● **WHAT THE EXERCISE ASKS**
Restate the span of lines that starts with the line containing "obj.data.transform(world)" and ends with the line containing "bpy.data.objects.remove(obj)", word for word, including both, with nothing else.

** BEGIN AVAILABLE DATA **

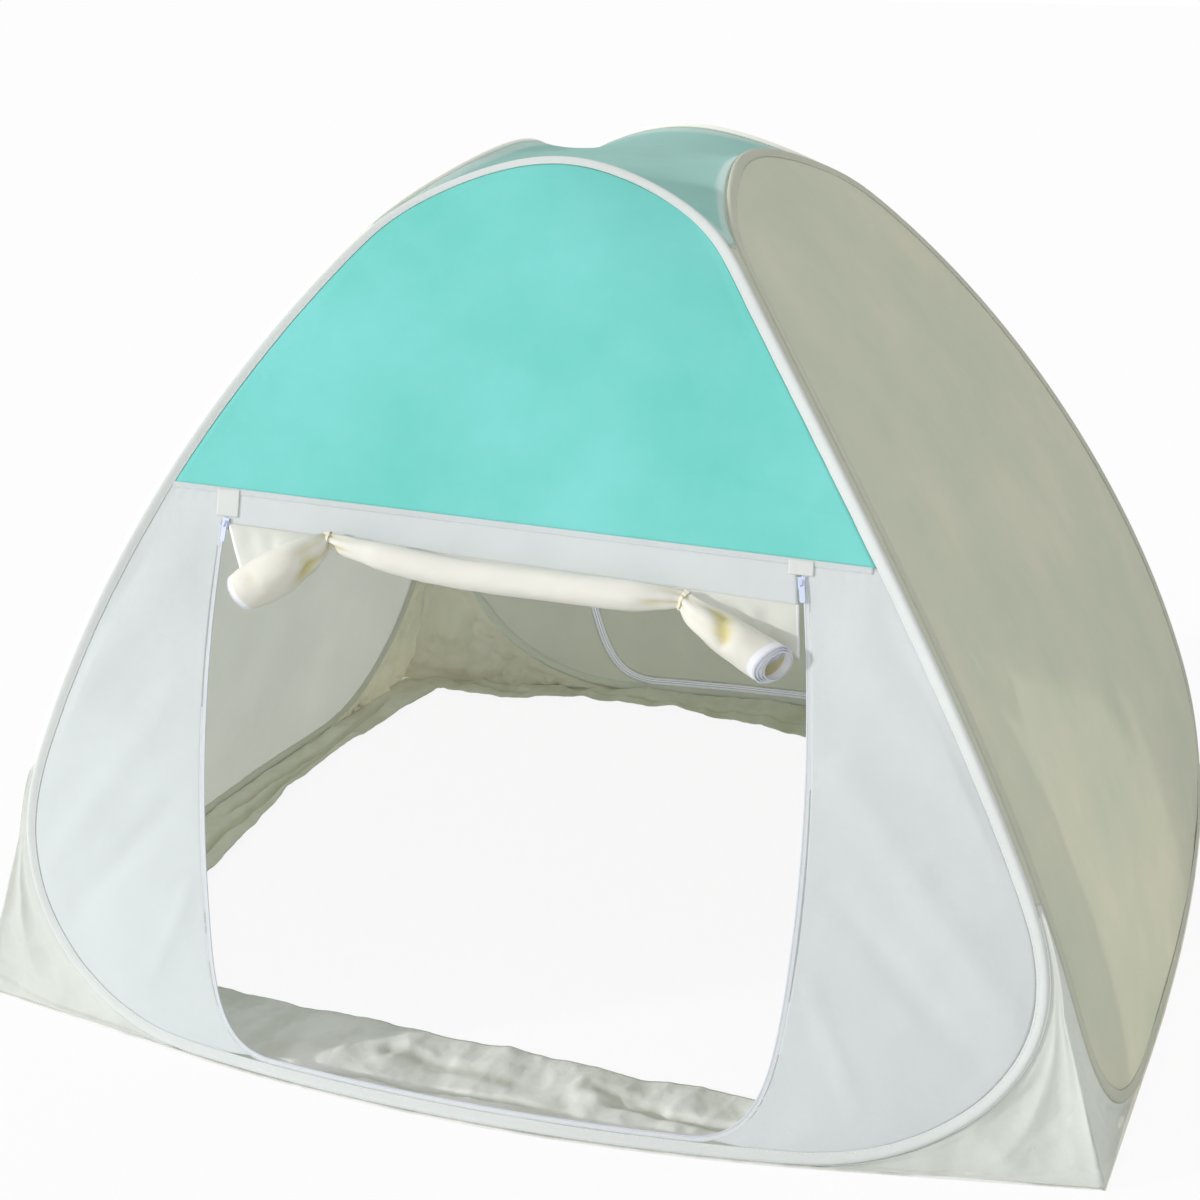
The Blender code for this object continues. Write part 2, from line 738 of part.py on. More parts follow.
def make_roof():
    """Taut saddle between the four hoop tops, meeting in a point on each ridge."""
    arcs = {}
    for face in FACES:
        arcs[face] = roof_line(face, -1) + roof_line(face, 1)[-2::-1]
    tips = {}
    for sx in (-1, 1):
        for sy in (-1, 1):
            ends = [outer_line(face, side)[RIDGE_END] for face, side in corner_faces(sx, sy)]
            tips[sx, sy] = (ends[0] + ends[1]) / 2
    front, right, back, left = (arcs[face] for face in FACES)
    front[0], front[-1] = tips[-1, -1], tips[1, -1]
    right[0], right[-1] = tips[1, -1], tips[1, 1]
    back[0], back[-1] = tips[1, 1], tips[-1, 1]
    left[0], left[-1] = tips[-1, 1], tips[-1, -1]
    grid = np.array(coons(front, back[::-1], left[::-1], right))
    for _ in range(ROOF_RELAX):
        around = grid[:-2, 1:-1] + grid[2:, 1:-1] + grid[1:-1, :-2] + grid[1:-1, 2:]
        grid[1:-1, 1:-1] = around / 4
    cloth("roof", grid, "roof_cloth")


def make_gusset(sx, sy, name):
    """Cloth over a corner, from two hoops to the floor, with a seam from the ridge to the corner."""
    (wide, wide_side), (narrow, narrow_side) = corner_faces(sx, sy)
    rise = max(HOOP_RISE[wide], HOOP_RISE[narrow])
    one = outer_line(wide, wide_side)[FLOOR_STEPS : RIDGE_END + 1]
    two = outer_line(narrow, narrow_side)[FLOOR_STEPS : RIDGE_END + 1]
    ground = CLOTH + 2 * GAP
    levels = sorted({round(point[2], 4) for point in one + two if one[0][2] + 1e-3 < point[2] < rise})
    levels = [max(one[0][2], two[0][2]), *levels, rise]
    inset = 2 * CLOTH
    corner = np.array([sx * (FLOOR_CORNER_X - inset), sy * (FLOOR_CORNER_Y - inset), ground])
    sides = [[between(line, z, z)[0] for z in levels] for line in (one, two)]
    tip = (sides[0][-1] + sides[1][-1]) / 2
    out = unit(np.array([sx, sy, 0.0]))
    grid = []
    for z, a, b in zip(levels, *sides):
        share = (z - levels[0]) / (rise - levels[0])
        seam, middle = corner + (tip - corner) * share, (a + b) / 2
        if (middle - seam) @ out + GUSSET_STAND > 0:
            seam = middle + out * min(GUSSET_STAND, (rise - z) / 4)
        grid.append(straight(a, seam, 2) + straight(seam, b, 2)[1:])
    for point in grid[0]:
        point[2] = ground
    if (sx > 0) != (sy > 0):
        grid = [row[::-1] for row in grid]
    cloth(name, grid, "skirt_cloth")


def make_skirt(face):
    """Strip of cloth that lies on the floor, from under the hoop inward."""
    index = FACES.index(face)
    along = np.array([*[(1, 0), (0, 1), (-1, 0), (0, -1)][index], 0.0])
    out = np.array([along[1], -along[0], 0.0])
    half, reach = (FLOOR_CORNER_X, FLOOR_CORNER_Y) if is_wide(face) else (FLOOR_CORNER_Y, FLOOR_CORNER_X)
    neighbours = (-1, FACES[index - 1]), (1, FACES[(index + 1) % 4])
    level = np.array([0, 0, CLOTH / 2])
    rows = [side_rows(face, -1)[i] for i in range(FLOOR_STEPS, 0, -1)] + side_rows(face, 1)[: FLOOR_STEPS + 1]
    under = [(p + n * (SLEEVE_HALF + CLOTH)) * np.array([1, 1, 0]) + level for p, _, n in rows]
    ends = [out * reach + along * side * (half - SEAM_GAP) + level for side, _ in neighbours]
    starts = [
        out * SKIRT_INNER[face] + along * side * (SKIRT_INNER[other] - SEAM_GAP) + level
        for side, other in neighbours
    ]
    outer = [ends[0], *under, ends[1]]
    inner = straight(starts[0], starts[1], len(outer) - 1)
    sides = straight(outer[0], inner[0], 2), straight(outer[-1], inner[-1], 2)
    cloth(f"{face}_skirt", coons(outer, inner, *sides), "skirt_cloth")


def make_soft_joints():
    make_roof()
    for sx, sx_name in ((-1, "left"), (1, "right")):
        for sy, sy_name in ((-1, "front"), (1, "back")):
            make_gusset(sx, sy, f"{sy_name}_{sx_name}_gusset")
    for face in FACES:
        make_skirt(face)


# Zip sliders and pulls
def slider_mesh():
    """Slider body with a run for each coil, a web between them and a bail for the pull."""
    w, t, n = SLIDER_WIDTH / 2, SLIDER_LENGTH / 2, SLIDER_HALF_DEPTH
    run_near, run_far, run_half = BEAD_NEAR - RUN_CLEAR, BEAD_FAR + RUN_CLEAR, BEAD_HALF + RUN_CLEAR
    slot = TAPE_HALF + RUN_CLEAR
    arch_half, arch_low = BAIL_OPENING / 2, n
    arch_high = n + RUN_CLEAR + PULL_BAR + BAIL_WALL / 2
    far = 2 * t
    steps = [("UNION", (-BAIL_WIDTH / 2, -arch_half - BAIL_WALL, n / 2),
              (BAIL_WIDTH / 2, arch_half + BAIL_WALL, arch_high + BAIL_WALL)),
             ("DIFFERENCE", (-w, -arch_half, arch_low), (w, arch_half, arch_high))]
    for side in (-1, 1):
        low, high = sorted((side * run_near, side * run_far))
        steps.append(("DIFFERENCE", (low, -far, -run_half), (high, far, run_half)))
        low, high = sorted((side * (run_far - RUN_CLEAR), side * far))
        steps.append(("DIFFERENCE", (low, -far, -slot), (high, far, slot)))
    steps.append(("DIFFERENCE", (-run_near - GAP, -far, -run_half), (run_near + GAP, t / 3, run_half)))
    return combined("zip_slider", ((-w, -t, -n), (w, t, n)), steps)


def pull_mesh():
    """Pull tab with a window round the slider's bail, its bar on the turning axis."""
    w, n, bar = PULL_WIDTH / 2, PULL_THICK / 2, PULL_BAR / 2
    window = BAIL_OPENING / 2 + BAIL_WALL + 4 * RUN_CLEAR
    side = BAIL_WIDTH / 2 + 2 * RUN_CLEAR
    mesh = combined("zip_pull", ((-w, -PULL_LENGTH, -n), (w, bar, n)),
                    [("DIFFERENCE", (-side, -window, -w), (side, -bar, w))])
    bm = bmesh.new()
    bm.from_mesh(mesh)
    tip = [e for e in bm.edges if all(v.co.y < -PULL_LENGTH * 0.99 for v in e.verts)]
    tip = [e for e in tip if abs(e.verts[0].co.x - e.verts[1].co.x) < 1e-6]
    bmesh.ops.bevel(bm, geom=tip, offset=w * 0.6, segments=2, affect="EDGES", profile=0.5)
    bm.to_mesh(mesh)
    bm.free()
    return mesh


def frame_matrix(origin, up, normal):
    """Placing matrix with local Y up the zip and local Z out of the wall."""
    across = np.cross(up, normal)
    return Matrix([[*(v[i] for v in (across, up, normal)), origin[i]] for i in range(3)] + [[0, 0, 0, 1]])


def slider_place(face, side):
    """The rest place of a slider: its centre, the direction up the zip, and the way its pull faces.

    The front pulls hang outside the tent. The back ones hang inside it, out of the way of the door.
    """
    arc = ZIPS[face, side]
    point, away, normal = arc.row(arc.angle_at(SLIDER_HEIGHT))
    up = unit(np.cross(normal, away)) * side
    return point, up, normal if face == "front" else -normal


def pull_pivot(face, side):
    point, _, normal = slider_place(face, side)
    return point + normal * (SLIDER_HALF_DEPTH + RUN_CLEAR + PULL_BAR / 2)


def make_sliders():
    """Each slider hangs from an empty on the axis of its arc, and its pull turns on its own bar."""
    body, tab = slider_mesh(), pull_mesh()
    body.materials.append(material("zip_enamel"))
    tab.materials.append(material("zip_enamel"))
    names = {("front", 1): "front_right", ("front", -1): "front_left", ("back", 1): "back_left", ("back", -1): "back_right"}
    for (face, side), name in names.items():
        point, up, normal = slider_place(face, side)
        pivot = bpy.data.objects.new(f"{name}_zip_arc", None)
        PARTS.objects.link(pivot)
        arc = ZIPS[face, side]
        pivot.matrix_world = Matrix.Translation(arc.centre) @ Vector(arc.axis).to_track_quat("Z", "Y").to_matrix().to_4x4()
        slider = bpy.data.objects.new(f"{name}_zip_slider", body)
        pull = bpy.data.objects.new(f"{name}_zip_pull", tab)
        for obj in (slider, pull):
            PARTS.objects.link(obj)
        bpy.context.view_layer.update()
        slider.parent = pivot
        slider.matrix_world = frame_matrix(point, up, normal)
        bpy.context.view_layer.update()
        pull.parent = slider
        pull.matrix_world = frame_matrix(pull_pivot(face, side), up, normal)


# Rolled front door and its ties
def roll_rows():
    """Centre, radius and cross directions along the roll, smoothed between the listed places."""
    places = np.array(ROLL_LINE)
    count = (len(places) - 1) * ROLL_STEPS
    fine = []
    for k in range(count + 1):
        i, t = min(k // ROLL_STEPS, len(places) - 2), k / ROLL_STEPS - min(k // ROLL_STEPS, len(places) - 2)
        p0, p1, p2, p3 = (places[min(max(i + j, 0), len(places) - 1)] for j in (-1, 0, 1, 2))
        fine.append(0.5 * (2 * p1 + (p2 - p0) * t + (2 * p0 - 5 * p1 + 4 * p2 - p3) * t**2
                           + (3 * p1 - p0 - 3 * p2 + p3) * t**3))
    clear = CLOTH / 2 + 4 * GAP + TIE_WALL
    centres = []
    for u, drop, radius in fine:
        z = HEADER_FOOT - drop
        centres.append(skin("front", u, z) + skin_normal("front", u, z) * (radius + clear))
    rows = []
    for i, centre in enumerate(centres):
        along = unit(centres[min(i + 1, count)] - centres[max(i - 1, 0)])
        up = np.array([0, 0, 1.0])
        up = unit(up - (up @ along) * along)
        row = (centre, fine[i][2], np.cross(up, along), up, along)
        if i % ROLL_STEPS == 0 and i // ROLL_STEPS in TIE_POINTS:
            rows += [(centre + along * reach, *row[1:]) for reach in (-TIE_REACH, TIE_REACH)]
        else:
            rows.append(row)
    return rows


def tie_rows():
    """The middle of each pinch, from the two rows of the roll that bound it."""
    rows = roll_rows()
    first = [index * ROLL_STEPS + step for step, index in enumerate(TIE_POINTS)]
    return [((rows[i][0] + rows[i + 1][0]) / 2, *rows[i][1:]) for i in first]


def ring_points(centre, radius, side, up):
    angles = [2 * math.pi * i / ROLL_SIDES for i in range(ROLL_SIDES)]
    return [centre + radius * (math.cos(a) * side + math.sin(a) * up) for a in angles]


def roll_hinge():
    """The line that the roll hangs from, on the header's face at the height of the ties."""
    height = HEADER_FOOT - ROLL_LINE[TIE_POINTS[0]][1]
    return skin("front", 0.0, height) + skin_normal("front", 0.0, height) * CLOTH / 2


def make_roll():
    """The rolled door, drooping past its ties, with its right end open."""
    rows = roll_rows()
    rings = [ring_points(centre, radius, side, up) for centre, radius, side, up, _ in rows]
    centre, radius, side, up, along = rows[-1]
    rings.append(ring_points(centre, radius - ROLL_WALL, side, up))
    rings.append(ring_points(centre - along * ROLL_HOLLOW, radius - 2 * ROLL_WALL, side, up))
    bm = bmesh.new()
    loops = [[bm.verts.new(point) for point in ring] for ring in rings]
    for one, two in zip(loops, loops[1:]):
        for i in range(ROLL_SIDES):
            j = (i + 1) % ROLL_SIDES
            bm.faces.new((one[i], one[j], two[j], two[i]))
    bm.faces.new(loops[0])
    bm.faces.new(loops[-1])
    finished(bm, "front_door_roll", "roll_cloth", origin=roll_hinge())


def make_ties():
    """Loops of tape, each round a pinch of the roll and against the header's face."""
    for (centre, radius, side, up, along), name in zip(tie_rows(), ("left", "right")):
        inner, outer = radius + 2 * GAP, radius + 2 * GAP + TIE_WALL
        band = []
        for a in (2 * math.pi * i / ROLL_SIDES for i in range(ROLL_SIDES)):
            band.append((centre, math.cos(a) * side + math.sin(a) * up, along))
        half = TIE_WIDTH / 2
        section = [(inner, -half), (outer, -half), (outer, half), (inner, half)]
        sweep(f"front_tie_{name}", band, section, "binding", closed=True, origin=roll_hinge())


def make_back_ties():
    """Straps that hang from the back header, for tying that door up when it is rolled."""
    face = "back"
    lift = CLOTH / 2 + GAP + TIE_WALL / 2
    for side, name in ((1, "left"), (-1, "right")):
        left = side * BACK_TIE_PLACE - TIE_WIDTH / 2
        low, high = HEADER_FOOT - BACK_TIE_LENGTH, DOOR_TOP
        borders = oblong(left, left + TIE_WIDTH, low, high, 1, 5)
        wall_cloth(f"back_tie_{name}", face, borders, "binding", lift, TIE_WALL, door_hinge())


def main():
    make_frame()
    make_walls()
    make_zip_tapes()
    make_sliders()
    make_roll()
    make_ties()
    make_back_ties()
    make_soft_joints()


main()
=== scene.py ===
"""The looks of a pop-up bed tent: its cloth, bindings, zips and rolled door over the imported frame.

A wall is written in two coordinates, u along the face and z up, and skin() puts such a point into space.
Every sheet of cloth is a grid of points with its own folds, thickened a little, that stands in for a solid.
"""

import math

import bpy
import numpy as np
from mathutils import Matrix, Vector, noise


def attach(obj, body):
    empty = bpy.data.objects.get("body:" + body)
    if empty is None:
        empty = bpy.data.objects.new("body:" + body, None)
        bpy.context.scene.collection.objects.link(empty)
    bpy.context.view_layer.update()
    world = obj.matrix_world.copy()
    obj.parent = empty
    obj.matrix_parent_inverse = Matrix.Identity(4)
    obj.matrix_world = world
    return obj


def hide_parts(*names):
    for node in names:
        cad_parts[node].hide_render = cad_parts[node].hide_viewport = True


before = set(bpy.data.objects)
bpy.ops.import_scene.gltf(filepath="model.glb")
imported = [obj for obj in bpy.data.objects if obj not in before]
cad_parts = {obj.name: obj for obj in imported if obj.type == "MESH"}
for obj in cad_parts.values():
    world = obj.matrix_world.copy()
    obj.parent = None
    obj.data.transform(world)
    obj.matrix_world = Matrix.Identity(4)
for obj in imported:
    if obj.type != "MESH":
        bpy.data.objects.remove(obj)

# Overall shape, as in the construction
RIDGE_HALF_WIDTH = 0.972
RIDGE_HALF_DEPTH = 0.890
HOOP_TOP = 1.448
SIDE_HOOP_DROP = 0.011
SHOULDER_DROP = 0.128
WIDTH_CLOSE = 0.165
DEPTH_CLOSE = 0.070
WIDTH_POWER, WIDTH_ROOT = 1.53, 0.806
DEPTH_POWER, DEPTH_ROOT = 2.90, 0.551
FLOOR_CORNER_X = 0.985
FLOOR_CORNER_Y = 0.925
FRONT_SWELL = 0.180
SIDE_SWELL = 0.037
SWELL_POWER = 1.3
CROWN_START = 1.0
CROWN_SWELL = 0.39
CROWN_LEAN = -0.094
LEAN_HEIGHT = 1.40
LEAN_POWER = 1.5
# Where each hoop's rounded foot ends: its height, and half the straight run on the floor
HOOP_RISE = {"front": 0.43, "right": 0.25, "back": 0.75, "left": 0.34}
HOOP_FOOT = {"front": 0.532, "right": 0.543, "back": 0.420, "left": 0.476}
FACES = ("front", "right", "back", "left")
# Signs of x and y at each corner, and its name
CORNERS = ((-1, -1, "front_left"), (-1, 1, "back_left"), (1, -1, "front_right"), (1, 1, "back_right"))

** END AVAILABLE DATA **

● **ANSWER TO THIS TASK**
    obj.data.transform(world)
    obj.matrix_world = Matrix.Identity(4)
for obj in imported:
    if obj.type != "MESH":
        bpy.data.objects.remove(obj)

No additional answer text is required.